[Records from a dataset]
***

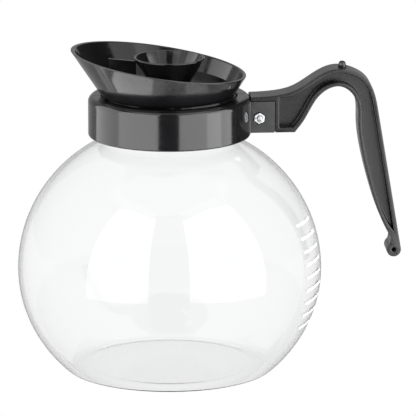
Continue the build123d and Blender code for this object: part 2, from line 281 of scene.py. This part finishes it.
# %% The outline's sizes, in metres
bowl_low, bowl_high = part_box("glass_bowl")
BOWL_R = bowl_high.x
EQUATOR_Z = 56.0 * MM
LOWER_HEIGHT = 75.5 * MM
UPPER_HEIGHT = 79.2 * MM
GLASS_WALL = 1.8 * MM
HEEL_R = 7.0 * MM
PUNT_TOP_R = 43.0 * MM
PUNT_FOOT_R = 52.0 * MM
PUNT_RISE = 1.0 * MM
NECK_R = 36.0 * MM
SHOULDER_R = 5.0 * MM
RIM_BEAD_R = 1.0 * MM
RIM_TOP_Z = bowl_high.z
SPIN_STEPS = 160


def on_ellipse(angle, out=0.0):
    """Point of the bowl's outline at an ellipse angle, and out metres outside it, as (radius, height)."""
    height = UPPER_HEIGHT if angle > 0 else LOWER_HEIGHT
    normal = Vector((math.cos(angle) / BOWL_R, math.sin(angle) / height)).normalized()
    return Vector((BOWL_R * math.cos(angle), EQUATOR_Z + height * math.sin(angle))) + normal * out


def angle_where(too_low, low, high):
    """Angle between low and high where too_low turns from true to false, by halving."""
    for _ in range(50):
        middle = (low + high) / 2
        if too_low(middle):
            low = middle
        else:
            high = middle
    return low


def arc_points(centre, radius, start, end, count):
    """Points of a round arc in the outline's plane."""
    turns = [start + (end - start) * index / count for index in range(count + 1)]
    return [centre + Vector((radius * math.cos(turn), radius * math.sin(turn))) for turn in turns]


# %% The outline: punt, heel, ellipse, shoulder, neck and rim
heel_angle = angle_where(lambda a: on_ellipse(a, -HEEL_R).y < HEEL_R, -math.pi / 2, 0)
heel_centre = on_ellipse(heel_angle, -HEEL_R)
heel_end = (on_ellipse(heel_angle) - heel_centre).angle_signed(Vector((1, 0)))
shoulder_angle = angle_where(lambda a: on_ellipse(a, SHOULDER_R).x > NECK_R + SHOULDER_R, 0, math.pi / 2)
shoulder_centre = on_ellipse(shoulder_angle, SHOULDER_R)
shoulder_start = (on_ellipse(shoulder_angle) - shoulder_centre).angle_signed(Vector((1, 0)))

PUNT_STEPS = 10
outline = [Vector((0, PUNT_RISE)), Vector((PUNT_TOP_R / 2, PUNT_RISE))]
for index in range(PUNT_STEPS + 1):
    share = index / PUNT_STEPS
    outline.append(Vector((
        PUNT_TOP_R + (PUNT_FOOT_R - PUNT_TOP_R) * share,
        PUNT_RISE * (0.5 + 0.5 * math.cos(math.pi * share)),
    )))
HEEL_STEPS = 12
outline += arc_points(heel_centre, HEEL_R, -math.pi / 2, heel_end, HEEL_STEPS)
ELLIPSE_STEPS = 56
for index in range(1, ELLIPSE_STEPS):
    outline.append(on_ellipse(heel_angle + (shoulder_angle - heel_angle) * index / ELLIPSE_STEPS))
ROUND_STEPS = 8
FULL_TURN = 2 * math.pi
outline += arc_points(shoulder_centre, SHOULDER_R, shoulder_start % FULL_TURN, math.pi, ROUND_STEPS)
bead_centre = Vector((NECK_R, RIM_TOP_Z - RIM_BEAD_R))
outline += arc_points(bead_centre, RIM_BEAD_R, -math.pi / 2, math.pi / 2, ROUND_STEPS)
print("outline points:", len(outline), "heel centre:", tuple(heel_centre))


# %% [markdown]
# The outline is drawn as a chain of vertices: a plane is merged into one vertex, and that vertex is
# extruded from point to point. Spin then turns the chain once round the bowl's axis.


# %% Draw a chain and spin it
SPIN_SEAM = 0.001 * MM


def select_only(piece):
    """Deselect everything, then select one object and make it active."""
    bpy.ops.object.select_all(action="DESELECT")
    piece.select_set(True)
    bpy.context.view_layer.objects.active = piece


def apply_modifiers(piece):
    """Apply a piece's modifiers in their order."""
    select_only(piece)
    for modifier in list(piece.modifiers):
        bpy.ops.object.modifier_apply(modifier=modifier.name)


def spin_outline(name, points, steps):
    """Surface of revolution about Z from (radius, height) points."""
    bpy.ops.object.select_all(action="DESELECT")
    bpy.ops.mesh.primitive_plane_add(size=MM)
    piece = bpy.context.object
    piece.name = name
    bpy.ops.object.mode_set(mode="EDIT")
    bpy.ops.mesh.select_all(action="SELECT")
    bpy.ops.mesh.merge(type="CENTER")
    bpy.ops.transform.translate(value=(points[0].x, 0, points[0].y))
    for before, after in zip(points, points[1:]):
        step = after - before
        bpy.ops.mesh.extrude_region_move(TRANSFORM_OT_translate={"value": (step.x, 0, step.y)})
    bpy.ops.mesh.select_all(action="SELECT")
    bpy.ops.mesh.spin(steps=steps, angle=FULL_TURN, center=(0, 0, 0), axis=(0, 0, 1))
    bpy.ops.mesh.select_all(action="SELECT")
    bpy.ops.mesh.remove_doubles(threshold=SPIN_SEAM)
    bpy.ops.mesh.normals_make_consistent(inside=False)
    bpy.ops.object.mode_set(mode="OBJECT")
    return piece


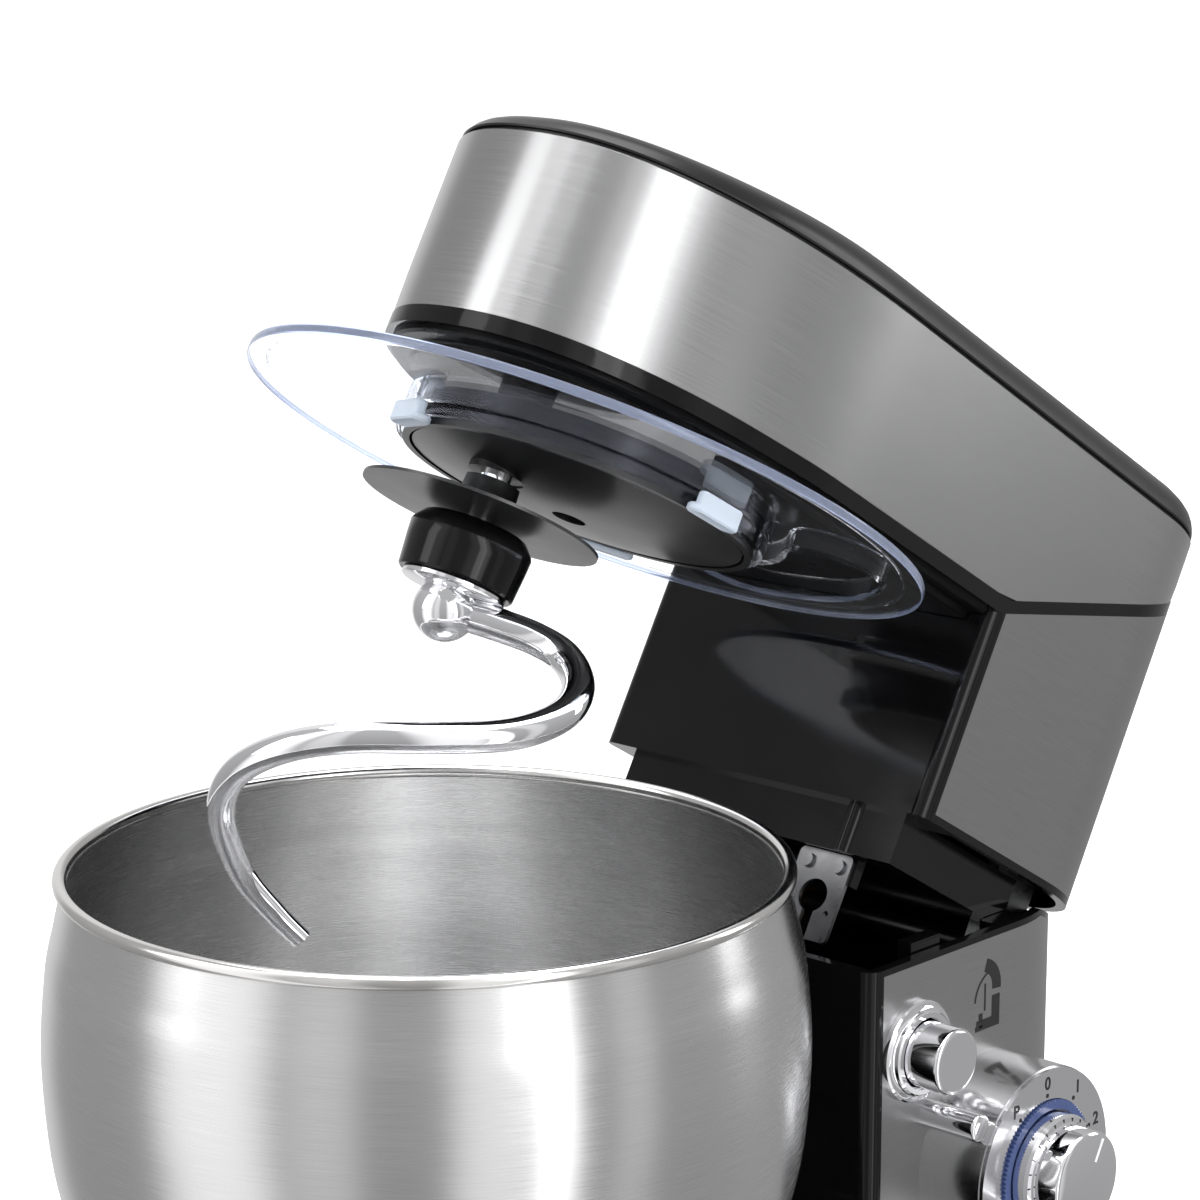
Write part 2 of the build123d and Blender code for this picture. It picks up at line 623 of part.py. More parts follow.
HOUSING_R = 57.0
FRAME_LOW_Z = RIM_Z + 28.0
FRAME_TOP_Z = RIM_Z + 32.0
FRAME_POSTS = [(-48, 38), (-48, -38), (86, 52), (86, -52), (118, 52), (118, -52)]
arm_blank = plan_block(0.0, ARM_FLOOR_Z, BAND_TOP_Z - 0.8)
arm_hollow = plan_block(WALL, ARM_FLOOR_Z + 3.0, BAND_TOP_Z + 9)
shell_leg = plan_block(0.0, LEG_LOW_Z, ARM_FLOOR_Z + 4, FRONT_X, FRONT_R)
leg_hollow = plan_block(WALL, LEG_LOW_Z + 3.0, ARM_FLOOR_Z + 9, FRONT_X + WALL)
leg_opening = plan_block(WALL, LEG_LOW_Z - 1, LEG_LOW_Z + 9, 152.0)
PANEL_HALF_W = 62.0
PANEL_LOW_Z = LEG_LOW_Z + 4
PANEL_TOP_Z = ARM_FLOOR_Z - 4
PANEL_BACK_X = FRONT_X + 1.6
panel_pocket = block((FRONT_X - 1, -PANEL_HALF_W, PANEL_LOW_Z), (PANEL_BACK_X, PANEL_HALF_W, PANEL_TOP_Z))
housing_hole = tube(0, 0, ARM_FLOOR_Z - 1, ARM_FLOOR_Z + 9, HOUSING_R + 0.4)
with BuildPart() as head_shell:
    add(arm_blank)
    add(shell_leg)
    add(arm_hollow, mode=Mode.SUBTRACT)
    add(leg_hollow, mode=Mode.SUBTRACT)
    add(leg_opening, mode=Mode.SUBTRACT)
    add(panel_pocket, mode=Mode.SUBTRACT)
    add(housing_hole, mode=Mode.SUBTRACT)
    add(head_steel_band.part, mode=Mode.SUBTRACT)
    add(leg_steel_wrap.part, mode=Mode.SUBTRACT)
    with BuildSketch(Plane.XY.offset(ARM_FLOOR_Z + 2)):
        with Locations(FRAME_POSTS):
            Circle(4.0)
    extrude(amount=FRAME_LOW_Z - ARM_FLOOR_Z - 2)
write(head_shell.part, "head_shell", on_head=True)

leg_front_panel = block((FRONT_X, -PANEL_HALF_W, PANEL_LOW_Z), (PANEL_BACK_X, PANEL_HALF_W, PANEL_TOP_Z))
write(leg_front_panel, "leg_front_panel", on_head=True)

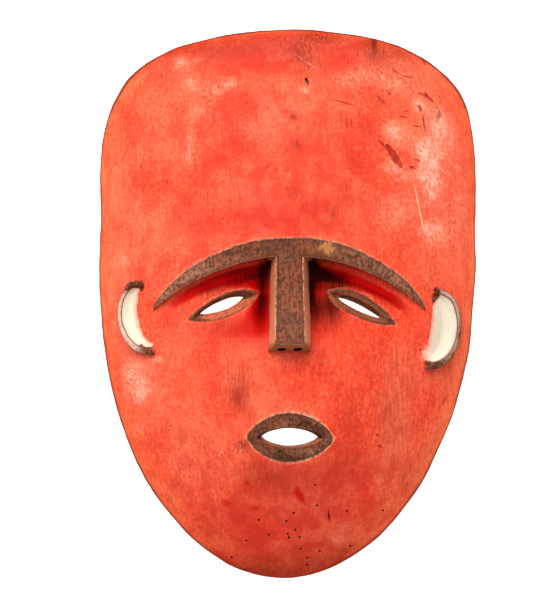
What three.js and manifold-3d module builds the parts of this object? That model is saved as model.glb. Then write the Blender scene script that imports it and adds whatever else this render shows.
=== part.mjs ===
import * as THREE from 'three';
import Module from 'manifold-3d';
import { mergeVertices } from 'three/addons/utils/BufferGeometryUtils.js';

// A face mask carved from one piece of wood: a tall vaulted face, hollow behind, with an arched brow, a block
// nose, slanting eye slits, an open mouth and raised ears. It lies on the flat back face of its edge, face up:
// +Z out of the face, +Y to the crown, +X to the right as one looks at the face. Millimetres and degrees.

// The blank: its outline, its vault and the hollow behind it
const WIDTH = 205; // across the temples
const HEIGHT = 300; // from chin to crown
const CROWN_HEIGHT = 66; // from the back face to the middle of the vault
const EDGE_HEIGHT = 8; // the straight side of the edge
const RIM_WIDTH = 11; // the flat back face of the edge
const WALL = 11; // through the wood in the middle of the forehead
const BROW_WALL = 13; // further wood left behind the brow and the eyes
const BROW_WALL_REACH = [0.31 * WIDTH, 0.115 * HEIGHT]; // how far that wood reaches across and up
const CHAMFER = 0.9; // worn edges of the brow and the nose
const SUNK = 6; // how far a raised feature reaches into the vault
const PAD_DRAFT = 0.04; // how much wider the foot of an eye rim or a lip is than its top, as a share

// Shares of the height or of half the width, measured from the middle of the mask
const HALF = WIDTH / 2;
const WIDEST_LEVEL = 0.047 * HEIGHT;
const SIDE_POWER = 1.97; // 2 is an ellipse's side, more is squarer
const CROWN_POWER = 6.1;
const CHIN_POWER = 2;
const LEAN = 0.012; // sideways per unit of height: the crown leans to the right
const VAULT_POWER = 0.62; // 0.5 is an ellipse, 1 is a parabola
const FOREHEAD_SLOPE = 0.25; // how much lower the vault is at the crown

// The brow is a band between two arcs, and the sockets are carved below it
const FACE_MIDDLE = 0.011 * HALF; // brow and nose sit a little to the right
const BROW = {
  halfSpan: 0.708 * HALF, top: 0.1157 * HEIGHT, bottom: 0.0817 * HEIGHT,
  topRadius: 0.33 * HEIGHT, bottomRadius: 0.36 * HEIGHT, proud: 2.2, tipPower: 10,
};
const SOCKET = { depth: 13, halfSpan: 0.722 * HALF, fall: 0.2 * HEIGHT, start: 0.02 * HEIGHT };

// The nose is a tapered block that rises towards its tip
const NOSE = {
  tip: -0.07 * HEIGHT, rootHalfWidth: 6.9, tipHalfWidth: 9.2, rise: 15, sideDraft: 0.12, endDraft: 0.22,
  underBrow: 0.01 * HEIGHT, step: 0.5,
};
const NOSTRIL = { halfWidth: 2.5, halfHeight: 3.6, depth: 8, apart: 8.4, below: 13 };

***

- INSTRUCTIONS FOR THE TASK -
Only the lines from the beginning of the material above through the line with "shoulder_start = (on_ellipse(shoulder_angle)" are wanted; extract them exactly.

- RESPONSE TO THIS EXERCISE -
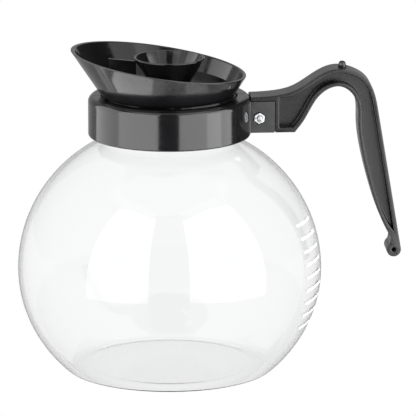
Continue the build123d and Blender code for this object: part 2, from line 281 of scene.py. This part finishes it.
# %% The outline's sizes, in metres
bowl_low, bowl_high = part_box("glass_bowl")
BOWL_R = bowl_high.x
EQUATOR_Z = 56.0 * MM
LOWER_HEIGHT = 75.5 * MM
UPPER_HEIGHT = 79.2 * MM
GLASS_WALL = 1.8 * MM
HEEL_R = 7.0 * MM
PUNT_TOP_R = 43.0 * MM
PUNT_FOOT_R = 52.0 * MM
PUNT_RISE = 1.0 * MM
NECK_R = 36.0 * MM
SHOULDER_R = 5.0 * MM
RIM_BEAD_R = 1.0 * MM
RIM_TOP_Z = bowl_high.z
SPIN_STEPS = 160


def on_ellipse(angle, out=0.0):
    """Point of the bowl's outline at an ellipse angle, and out metres outside it, as (radius, height)."""
    height = UPPER_HEIGHT if angle > 0 else LOWER_HEIGHT
    normal = Vector((math.cos(angle) / BOWL_R, math.sin(angle) / height)).normalized()
    return Vector((BOWL_R * math.cos(angle), EQUATOR_Z + height * math.sin(angle))) + normal * out


def angle_where(too_low, low, high):
    """Angle between low and high where too_low turns from true to false, by halving."""
    for _ in range(50):
        middle = (low + high) / 2
        if too_low(middle):
            low = middle
        else:
            high = middle
    return low


def arc_points(centre, radius, start, end, count):
    """Points of a round arc in the outline's plane."""
    turns = [start + (end - start) * index / count for index in range(count + 1)]
    return [centre + Vector((radius * math.cos(turn), radius * math.sin(turn))) for turn in turns]


# %% The outline: punt, heel, ellipse, shoulder, neck and rim
heel_angle = angle_where(lambda a: on_ellipse(a, -HEEL_R).y < HEEL_R, -math.pi / 2, 0)
heel_centre = on_ellipse(heel_angle, -HEEL_R)
heel_end = (on_ellipse(heel_angle) - heel_centre).angle_signed(Vector((1, 0)))
shoulder_angle = angle_where(lambda a: on_ellipse(a, SHOULDER_R).x > NECK_R + SHOULDER_R, 0, math.pi / 2)
shoulder_centre = on_ellipse(shoulder_angle, SHOULDER_R)
shoulder_start = (on_ellipse(shoulder_angle) - shoulder_centre).angle_signed(Vector((1, 0)))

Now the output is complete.